Menurut Dwi, ulah oknum pengembang itu tercatat ada 6 orang yang mengalami hal serupa yaitu sertifikat digadaikan secara diam-diam oleh oknum pengembang tersebut.

“Kami sudah melaporkan kejadian itu ke kepolisian. Surat laporan itu sudah kami tembuskan ke Irwasda dan bersurat ke Ombudsman. Kami juga sudah bersurat tertulis ke Kapolda Jateng agar menjadi perhatian,” beber Dwi.

Padahal, imbuhnya, enam warga tersebut yang tinggal di lokasi ini sudah melunasi biaya pembelian perumahan tersebut

Sementara korban lainnya, Silvi mengaku mengalami hal yang sama. Rumahnya akan dilelang oleh pihak BPR.

“Saya dapat surat lelang pada 3 Maret 2023 kemarin. Perkara itu telah dilaporkan ke kepolisian,” tutur dia.

Nasib serupa juga dialami oleh Budi Astuti mengaku telah mendatangi BPR tersebut dan pihak pengembang. Namun dalam pertemuan itu diminta untuk membatalkan penjualan.

“Setelah membatalkan penjualan itu akan diberi uang tunai sejumlah yang saya bayarkan Rp 370 juta. Tapi uang itu diberikan 4 bulan yang akan datang,” jelasnya.

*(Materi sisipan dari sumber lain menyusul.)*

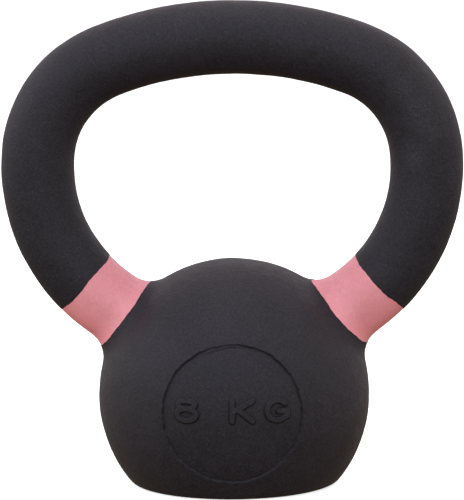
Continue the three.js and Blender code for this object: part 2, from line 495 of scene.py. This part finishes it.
roundel = {
    "radius": 30 * mm,
    "height": 38.9 * mm,
    "depth": 0.8 * mm,
    "wall": 0.4 * mm,
    "ledge": 1.2 * mm,  # second step inside the rim, along the top
    "ledgeShare": 0.5,  # of the depth
    "ledgeFades": ((1.4, 1.52), (2.05, 1.86)),  # turns, in radians, where it starts and stops
    "ledgeWander": ((7, 0.25, 0),),
    "lumpSize": 3.5 * mm,
    "lumpHeight": 0.1 * mm,
    "wander": ((2, 0.16, 0.6), (5, 0.12, 2.2), (13, 0.1, 1.0), (29, 0.1, 4.0)),  # in mm
    "tremble": (53, 0.08, 0.3, 2, 3),  # in mm
    "softness": ((1, 0.35, 3.6), (4, 0.2, 0.5)),
    "margin": 3 * mm,  # finer faces run on this far past the rim
    "rimBand": 2 * mm,
    "markBand": 0.8 * mm,
    # painted shade at the foot of the rim and of the characters: its fade, mean strength and
    # breaks
    "creaseShadeFades": (0.1 * mm, 0.6 * mm),
    "creaseShadeMean": 0.7,
    "creaseShadeBreaks": (17, 0.3, 0, 3, 4),
    "frontFades": (20 * mm, 30 * mm),
    "settleFades": (36 * mm, 32 * mm),
}
mark = {
    "height": 11 * mm,
    "width": 11 * mm,
    "stroke": 2.4 * mm,
    "lift": 2.2 * mm,  # its middle above the roundel's
    "proud": 0.8 * mm,
    "draft": 0.4 * mm,  # width of the sloping sides
    "places": (-19.5 * mm, 4.5 * mm, 19.5 * mm),
}


def arcRun(centreY, radiusX, radiusY, start, stop, steps=28):
    turns = [math.radians(start + (stop - start) * i / steps) for i in range(steps + 1)]
    return [(radiusX * math.cos(t), centreY + radiusY * math.sin(t)) for t in turns]


# Middle lines of the strokes of 8, K and G, each about its own centre.
def markStrokes():
    top = (mark["height"] - mark["stroke"]) / 2
    side = (mark["width"] - mark["stroke"]) / 2
    waist = 0.08 * mark["height"]
    upper = arcRun((top + waist) / 2, side * 0.84, (top - waist) / 2, 0, 360)
    lower = arcRun((waist - top) / 2, side * 0.95, (top + waist) / 2, 0, 360)
    kay = [[(-side, -top), (-side, top)], [(side, top), (-side, -0.1 * top)]]
    kay.append([(-0.4 * side, 0.18 * top), (side, -top)])
    gee = [arcRun(0, side, top, 42, 322), [(0.15 * side, -0.08 * top), (side, -0.08 * top)]]
    gee.append([(side, -0.08 * top), (side, -0.62 * top)])
    return zip(mark["places"], ([upper, lower], kay, gee))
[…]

Wanita yang merupakan pensiunan PNS itu tidak langsung menyetujui tawaran itu karena akan dipelajari terlebih dahulu draft perjanjian tersebut. Namun pihak pengembang tetap ngotot pada saat itu juga perjanjian ditanda tangani.

“Ya kalau cair. Setelah ditandtangani pembatalan penjualan empat bulan tidak cair terus bagaimana,” tanyanya.

Tidak hanya itu, pengembang memberikan pilihan lainnya akan mengganti dengan bidang tanah di daerah Pudak Payung Banyumanik. Namun tawaran itu tidak langsung disetujuinya.

“Saya butuh tahu tanah itu jelas atau tidak. Sertifikatnya turun satu bulan mendatang. Saya dipaksa untuk membatalkan penjualan hari itu juga,” terangnya.

Ia menuturkan rencana besok akan melaporkan pengembang itu ke polisi. Pihaknya mendapatkan informasi bahwa pengembang akan ditahan setelah melayangkan laporan polisi.

“Kata polisi setelah dipenjara tidak akan dapat ganti rugi,” paparnya.

Awak media telah berusaha menghubungi melalui pesan dan telepon Whatsapp pemilik perumahan dan manajemen pengembang. Namun tidak ada respon.

Bahkan kini developernya pun kabur dan tidak bisa memberikan pertanggungan jawab kepada enam warga perumahan Griya Nanas Asri.